-------- PROVIDED ENTRIES --------

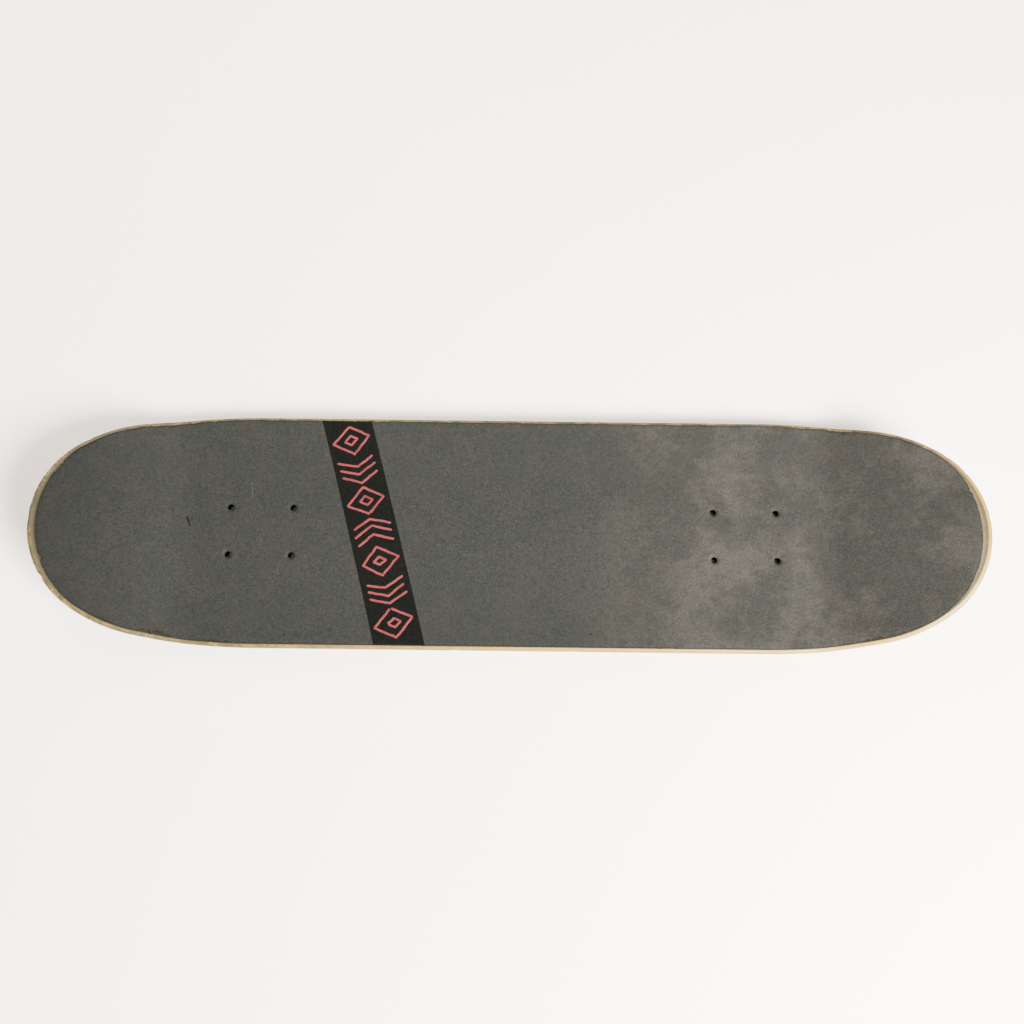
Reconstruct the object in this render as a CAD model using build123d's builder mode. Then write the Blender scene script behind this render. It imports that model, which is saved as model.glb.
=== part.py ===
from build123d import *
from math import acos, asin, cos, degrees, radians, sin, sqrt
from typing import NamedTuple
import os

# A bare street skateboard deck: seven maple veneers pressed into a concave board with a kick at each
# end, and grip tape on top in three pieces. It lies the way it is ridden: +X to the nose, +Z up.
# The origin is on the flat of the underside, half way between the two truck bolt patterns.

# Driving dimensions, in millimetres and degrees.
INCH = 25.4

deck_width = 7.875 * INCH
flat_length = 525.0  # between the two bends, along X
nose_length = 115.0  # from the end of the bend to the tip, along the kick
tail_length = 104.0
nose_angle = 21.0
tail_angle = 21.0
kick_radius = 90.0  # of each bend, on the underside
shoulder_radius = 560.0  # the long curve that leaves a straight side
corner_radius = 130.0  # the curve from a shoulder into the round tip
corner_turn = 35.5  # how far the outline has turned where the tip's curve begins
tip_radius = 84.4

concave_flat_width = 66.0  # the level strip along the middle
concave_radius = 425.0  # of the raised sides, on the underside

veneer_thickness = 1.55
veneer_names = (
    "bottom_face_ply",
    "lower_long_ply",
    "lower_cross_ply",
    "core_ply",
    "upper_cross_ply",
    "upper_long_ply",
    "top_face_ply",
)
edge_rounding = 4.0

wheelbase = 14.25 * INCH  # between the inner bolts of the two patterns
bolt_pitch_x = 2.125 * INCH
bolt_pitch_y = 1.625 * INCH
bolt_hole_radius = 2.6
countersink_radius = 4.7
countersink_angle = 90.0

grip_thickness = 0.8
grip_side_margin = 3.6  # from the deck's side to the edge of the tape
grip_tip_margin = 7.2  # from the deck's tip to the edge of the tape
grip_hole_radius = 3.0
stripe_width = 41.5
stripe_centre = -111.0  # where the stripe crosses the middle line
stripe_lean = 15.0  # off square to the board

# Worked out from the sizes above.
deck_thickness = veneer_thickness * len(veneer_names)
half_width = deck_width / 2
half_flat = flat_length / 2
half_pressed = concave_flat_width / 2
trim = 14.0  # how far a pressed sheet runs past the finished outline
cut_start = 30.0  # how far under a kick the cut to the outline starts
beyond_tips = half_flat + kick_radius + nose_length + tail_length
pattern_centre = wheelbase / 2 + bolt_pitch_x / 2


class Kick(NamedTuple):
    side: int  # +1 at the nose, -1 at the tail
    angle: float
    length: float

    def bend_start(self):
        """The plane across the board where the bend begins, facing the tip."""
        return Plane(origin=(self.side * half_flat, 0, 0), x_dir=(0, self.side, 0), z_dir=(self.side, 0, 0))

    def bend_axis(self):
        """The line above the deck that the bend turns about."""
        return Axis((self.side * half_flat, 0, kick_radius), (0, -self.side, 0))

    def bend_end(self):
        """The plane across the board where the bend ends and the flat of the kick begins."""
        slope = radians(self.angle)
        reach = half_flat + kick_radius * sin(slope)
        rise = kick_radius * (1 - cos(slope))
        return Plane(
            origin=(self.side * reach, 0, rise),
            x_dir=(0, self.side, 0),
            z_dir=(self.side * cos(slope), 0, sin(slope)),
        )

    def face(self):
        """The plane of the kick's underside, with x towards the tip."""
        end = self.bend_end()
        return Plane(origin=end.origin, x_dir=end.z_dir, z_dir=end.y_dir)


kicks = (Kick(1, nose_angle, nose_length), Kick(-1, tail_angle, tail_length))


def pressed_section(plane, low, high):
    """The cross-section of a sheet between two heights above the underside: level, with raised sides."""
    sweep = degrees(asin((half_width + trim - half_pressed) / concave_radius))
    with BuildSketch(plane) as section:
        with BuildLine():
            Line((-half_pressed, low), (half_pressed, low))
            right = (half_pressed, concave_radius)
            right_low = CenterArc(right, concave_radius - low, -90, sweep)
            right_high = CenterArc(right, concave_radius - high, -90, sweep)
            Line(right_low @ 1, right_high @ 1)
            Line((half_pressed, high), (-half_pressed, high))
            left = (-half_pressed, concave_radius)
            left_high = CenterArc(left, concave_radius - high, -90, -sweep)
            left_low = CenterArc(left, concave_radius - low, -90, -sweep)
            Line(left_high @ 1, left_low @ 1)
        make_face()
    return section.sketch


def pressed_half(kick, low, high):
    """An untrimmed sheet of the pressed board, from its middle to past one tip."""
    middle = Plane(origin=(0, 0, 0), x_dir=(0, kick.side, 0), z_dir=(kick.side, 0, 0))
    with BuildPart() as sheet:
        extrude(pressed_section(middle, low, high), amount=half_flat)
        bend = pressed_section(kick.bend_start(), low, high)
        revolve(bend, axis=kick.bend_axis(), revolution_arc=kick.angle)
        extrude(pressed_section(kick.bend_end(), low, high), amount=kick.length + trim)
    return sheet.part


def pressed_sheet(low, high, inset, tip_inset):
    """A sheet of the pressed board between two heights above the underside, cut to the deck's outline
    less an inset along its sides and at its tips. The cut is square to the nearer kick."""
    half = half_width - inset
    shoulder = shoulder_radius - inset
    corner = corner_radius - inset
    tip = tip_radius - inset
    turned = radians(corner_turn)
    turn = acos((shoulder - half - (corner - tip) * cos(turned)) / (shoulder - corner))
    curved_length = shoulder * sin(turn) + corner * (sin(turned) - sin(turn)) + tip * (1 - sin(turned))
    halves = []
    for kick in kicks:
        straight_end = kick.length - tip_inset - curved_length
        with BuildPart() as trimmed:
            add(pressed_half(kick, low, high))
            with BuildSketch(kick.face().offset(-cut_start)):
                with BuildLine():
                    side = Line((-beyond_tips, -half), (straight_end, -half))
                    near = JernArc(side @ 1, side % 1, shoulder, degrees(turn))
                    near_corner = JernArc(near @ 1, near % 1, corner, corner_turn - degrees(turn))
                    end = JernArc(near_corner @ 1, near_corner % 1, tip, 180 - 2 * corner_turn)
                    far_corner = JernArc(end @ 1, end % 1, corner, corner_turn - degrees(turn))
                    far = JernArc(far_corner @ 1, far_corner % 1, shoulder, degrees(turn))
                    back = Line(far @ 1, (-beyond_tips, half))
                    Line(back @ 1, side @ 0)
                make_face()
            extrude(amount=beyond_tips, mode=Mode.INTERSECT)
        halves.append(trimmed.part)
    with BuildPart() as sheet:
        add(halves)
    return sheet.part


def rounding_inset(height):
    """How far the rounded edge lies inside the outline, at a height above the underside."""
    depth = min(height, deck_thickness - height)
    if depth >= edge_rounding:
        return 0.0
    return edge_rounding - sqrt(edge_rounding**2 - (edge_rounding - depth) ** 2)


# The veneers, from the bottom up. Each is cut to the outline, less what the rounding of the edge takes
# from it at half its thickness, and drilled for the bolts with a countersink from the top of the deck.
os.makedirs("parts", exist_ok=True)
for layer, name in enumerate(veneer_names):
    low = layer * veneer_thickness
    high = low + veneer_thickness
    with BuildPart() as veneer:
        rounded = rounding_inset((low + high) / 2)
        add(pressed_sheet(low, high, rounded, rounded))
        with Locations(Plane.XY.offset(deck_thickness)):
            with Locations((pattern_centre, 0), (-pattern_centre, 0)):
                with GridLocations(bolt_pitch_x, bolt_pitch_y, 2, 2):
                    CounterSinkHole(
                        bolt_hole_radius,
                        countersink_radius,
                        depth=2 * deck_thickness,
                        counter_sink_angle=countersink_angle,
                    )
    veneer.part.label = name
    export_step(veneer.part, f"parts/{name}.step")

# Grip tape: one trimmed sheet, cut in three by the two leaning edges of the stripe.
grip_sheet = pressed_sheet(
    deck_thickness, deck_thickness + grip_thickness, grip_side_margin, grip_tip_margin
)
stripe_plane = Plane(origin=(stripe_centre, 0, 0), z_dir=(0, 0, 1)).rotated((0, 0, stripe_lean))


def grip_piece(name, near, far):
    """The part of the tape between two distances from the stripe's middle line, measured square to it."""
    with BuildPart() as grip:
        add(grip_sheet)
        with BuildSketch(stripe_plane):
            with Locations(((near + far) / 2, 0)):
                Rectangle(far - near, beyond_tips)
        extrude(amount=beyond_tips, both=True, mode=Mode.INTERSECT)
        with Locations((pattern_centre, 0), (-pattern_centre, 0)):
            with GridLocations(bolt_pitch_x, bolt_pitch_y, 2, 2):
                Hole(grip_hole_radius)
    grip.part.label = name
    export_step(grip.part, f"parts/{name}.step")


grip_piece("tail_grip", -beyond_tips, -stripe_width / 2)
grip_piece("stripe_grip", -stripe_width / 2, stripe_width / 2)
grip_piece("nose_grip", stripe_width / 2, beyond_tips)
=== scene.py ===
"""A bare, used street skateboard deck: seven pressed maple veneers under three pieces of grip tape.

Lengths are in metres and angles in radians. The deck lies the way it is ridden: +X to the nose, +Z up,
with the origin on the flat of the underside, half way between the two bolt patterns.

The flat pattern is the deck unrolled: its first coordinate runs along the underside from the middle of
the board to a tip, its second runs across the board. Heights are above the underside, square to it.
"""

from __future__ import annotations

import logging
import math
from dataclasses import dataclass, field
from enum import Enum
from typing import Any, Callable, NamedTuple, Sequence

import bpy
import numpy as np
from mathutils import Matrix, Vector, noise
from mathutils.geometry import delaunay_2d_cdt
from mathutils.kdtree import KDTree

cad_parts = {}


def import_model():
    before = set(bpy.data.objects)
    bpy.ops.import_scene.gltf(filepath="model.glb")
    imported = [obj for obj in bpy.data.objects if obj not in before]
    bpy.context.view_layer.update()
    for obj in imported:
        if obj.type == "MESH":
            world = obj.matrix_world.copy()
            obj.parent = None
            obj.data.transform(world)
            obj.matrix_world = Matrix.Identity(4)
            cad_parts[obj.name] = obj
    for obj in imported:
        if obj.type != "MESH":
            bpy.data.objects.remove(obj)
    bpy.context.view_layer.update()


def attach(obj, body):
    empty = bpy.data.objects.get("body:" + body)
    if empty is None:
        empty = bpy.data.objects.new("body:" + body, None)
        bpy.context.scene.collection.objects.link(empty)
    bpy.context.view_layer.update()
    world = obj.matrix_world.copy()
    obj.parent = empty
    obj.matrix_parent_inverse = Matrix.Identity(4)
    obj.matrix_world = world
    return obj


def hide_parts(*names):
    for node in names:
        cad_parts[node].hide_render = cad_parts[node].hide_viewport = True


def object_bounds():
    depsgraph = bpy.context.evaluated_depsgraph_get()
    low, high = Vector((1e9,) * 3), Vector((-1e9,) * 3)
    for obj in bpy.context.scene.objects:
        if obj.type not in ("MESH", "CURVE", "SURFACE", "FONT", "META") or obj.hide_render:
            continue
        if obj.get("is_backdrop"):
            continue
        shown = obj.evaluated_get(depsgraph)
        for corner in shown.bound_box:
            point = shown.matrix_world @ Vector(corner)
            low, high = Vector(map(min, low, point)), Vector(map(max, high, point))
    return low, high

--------
-------- PROVIDED ENTRIES --------

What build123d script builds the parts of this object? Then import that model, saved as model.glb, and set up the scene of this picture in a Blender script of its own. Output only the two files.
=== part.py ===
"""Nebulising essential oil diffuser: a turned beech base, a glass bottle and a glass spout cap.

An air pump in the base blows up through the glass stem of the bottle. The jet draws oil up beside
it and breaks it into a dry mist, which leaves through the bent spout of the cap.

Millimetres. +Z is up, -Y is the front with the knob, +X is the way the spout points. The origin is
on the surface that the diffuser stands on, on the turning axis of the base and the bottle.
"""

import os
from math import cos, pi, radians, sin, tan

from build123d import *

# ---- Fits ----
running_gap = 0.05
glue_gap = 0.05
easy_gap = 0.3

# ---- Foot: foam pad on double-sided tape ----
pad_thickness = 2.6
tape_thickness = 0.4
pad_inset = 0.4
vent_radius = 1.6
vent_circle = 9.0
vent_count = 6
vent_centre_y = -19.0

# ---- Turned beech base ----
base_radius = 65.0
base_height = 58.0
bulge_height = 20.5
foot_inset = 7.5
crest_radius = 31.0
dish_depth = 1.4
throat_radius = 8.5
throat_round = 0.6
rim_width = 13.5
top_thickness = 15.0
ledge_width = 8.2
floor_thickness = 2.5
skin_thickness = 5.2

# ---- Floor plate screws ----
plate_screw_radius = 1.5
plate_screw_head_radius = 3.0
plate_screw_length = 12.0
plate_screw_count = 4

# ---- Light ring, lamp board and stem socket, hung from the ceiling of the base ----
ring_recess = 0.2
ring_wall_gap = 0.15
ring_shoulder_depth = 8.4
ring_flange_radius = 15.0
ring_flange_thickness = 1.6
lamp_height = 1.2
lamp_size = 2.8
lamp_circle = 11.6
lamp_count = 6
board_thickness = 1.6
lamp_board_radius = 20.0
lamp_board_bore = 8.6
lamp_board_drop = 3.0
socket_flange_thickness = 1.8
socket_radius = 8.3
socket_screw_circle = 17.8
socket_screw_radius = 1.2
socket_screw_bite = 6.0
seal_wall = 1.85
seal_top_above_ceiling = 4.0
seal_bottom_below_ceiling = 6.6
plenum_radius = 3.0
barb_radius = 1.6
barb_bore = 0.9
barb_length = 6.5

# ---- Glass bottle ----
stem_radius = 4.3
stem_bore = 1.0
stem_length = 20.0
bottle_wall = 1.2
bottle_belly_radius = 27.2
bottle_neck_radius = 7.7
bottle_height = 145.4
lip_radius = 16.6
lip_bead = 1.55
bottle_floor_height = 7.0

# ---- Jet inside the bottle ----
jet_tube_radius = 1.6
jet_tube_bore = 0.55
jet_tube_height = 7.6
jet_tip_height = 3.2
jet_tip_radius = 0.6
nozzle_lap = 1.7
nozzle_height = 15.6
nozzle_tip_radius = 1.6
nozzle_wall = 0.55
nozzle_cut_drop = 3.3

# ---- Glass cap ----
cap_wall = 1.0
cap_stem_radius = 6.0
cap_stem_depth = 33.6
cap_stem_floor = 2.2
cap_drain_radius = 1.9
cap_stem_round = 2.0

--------
-------- PROVIDED ENTRIES --------

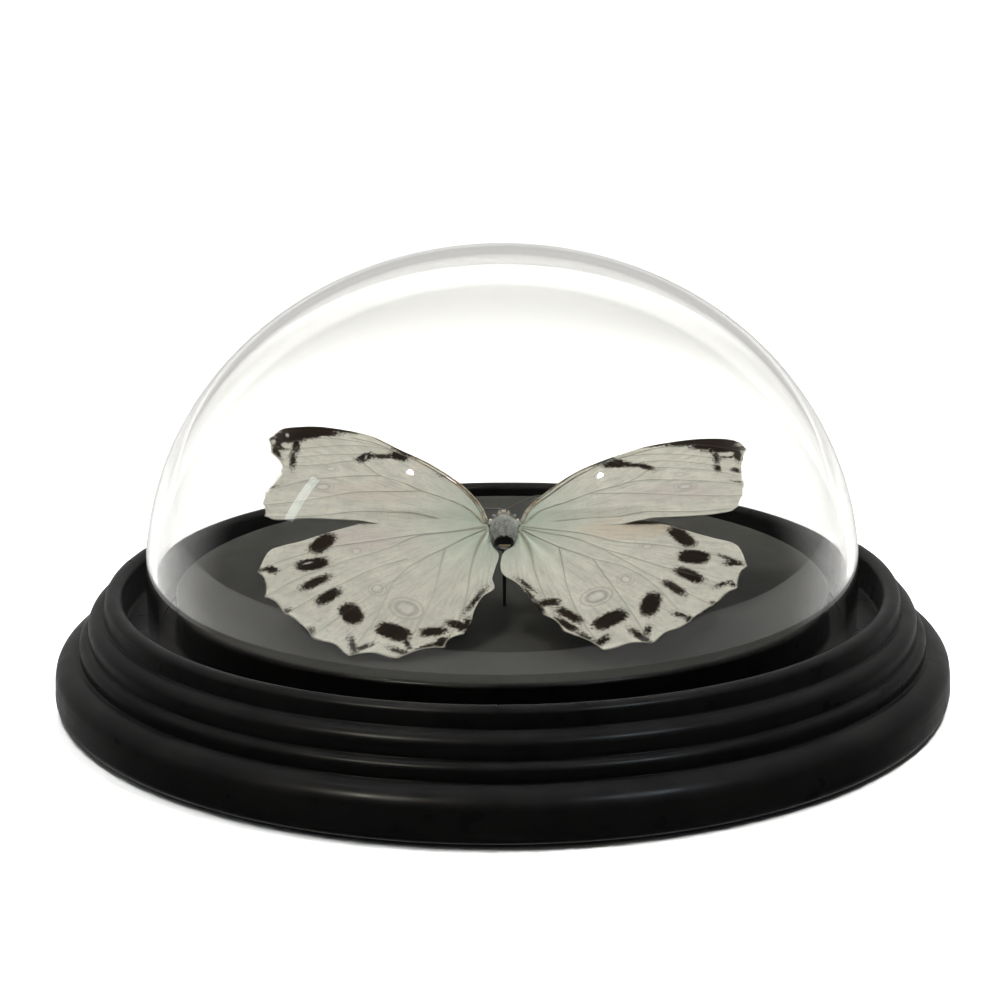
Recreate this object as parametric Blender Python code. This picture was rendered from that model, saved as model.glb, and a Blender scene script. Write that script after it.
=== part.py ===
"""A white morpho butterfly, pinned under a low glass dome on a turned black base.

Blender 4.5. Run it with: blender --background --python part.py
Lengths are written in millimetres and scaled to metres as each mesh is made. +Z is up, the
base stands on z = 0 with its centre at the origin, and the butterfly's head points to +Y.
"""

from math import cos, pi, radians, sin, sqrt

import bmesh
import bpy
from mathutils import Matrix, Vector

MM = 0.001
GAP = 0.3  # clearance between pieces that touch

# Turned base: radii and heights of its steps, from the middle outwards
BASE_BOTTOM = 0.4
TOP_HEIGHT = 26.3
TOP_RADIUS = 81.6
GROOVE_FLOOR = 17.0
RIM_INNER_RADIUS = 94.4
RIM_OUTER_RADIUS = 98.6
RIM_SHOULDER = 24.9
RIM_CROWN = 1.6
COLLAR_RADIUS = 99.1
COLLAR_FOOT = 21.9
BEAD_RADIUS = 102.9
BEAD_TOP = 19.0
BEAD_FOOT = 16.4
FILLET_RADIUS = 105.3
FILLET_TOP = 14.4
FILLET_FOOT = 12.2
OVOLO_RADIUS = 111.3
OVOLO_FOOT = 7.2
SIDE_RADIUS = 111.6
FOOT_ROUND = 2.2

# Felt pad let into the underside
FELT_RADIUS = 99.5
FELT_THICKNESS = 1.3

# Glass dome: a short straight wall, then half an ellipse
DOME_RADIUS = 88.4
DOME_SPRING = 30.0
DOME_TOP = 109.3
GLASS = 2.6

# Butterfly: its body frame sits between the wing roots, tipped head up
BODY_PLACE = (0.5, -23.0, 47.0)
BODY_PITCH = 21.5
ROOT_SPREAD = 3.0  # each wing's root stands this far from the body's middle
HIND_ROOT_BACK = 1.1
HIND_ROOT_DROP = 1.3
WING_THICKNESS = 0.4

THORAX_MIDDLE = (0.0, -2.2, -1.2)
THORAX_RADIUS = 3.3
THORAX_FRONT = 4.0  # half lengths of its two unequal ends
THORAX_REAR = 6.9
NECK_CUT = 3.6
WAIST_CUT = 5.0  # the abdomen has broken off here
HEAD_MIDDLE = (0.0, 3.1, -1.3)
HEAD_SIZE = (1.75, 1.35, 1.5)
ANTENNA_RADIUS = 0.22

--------

■ **WHAT TO DO**
Which lines above run from the one containing "bpy.context.scene.collection.objects.link(empty)" down to the one containing "return low, high"? Repeat exactly those, both ends included, and nothing else.

■ **THE SOLUTION**
        bpy.context.scene.collection.objects.link(empty)
    bpy.context.view_layer.update()
    world = obj.matrix_world.copy()
    obj.parent = empty
    obj.matrix_parent_inverse = Matrix.Identity(4)
    obj.matrix_world = world
    return obj


def hide_parts(*names):
    for node in names:
        cad_parts[node].hide_render = cad_parts[node].hide_viewport = True


def object_bounds():
    depsgraph = bpy.context.evaluated_depsgraph_get()
    low, high = Vector((1e9,) * 3), Vector((-1e9,) * 3)
    for obj in bpy.context.scene.objects:
        if obj.type not in ("MESH", "CURVE", "SURFACE", "FONT", "META") or obj.hide_render:
            continue
        if obj.get("is_backdrop"):
            continue
        shown = obj.evaluated_get(depsgraph)
        for corner in shown.bound_box:
            point = shown.matrix_world @ Vector(corner)
            low, high = Vector(map(min, low, point)), Vector(map(max, high, point))
    return low, high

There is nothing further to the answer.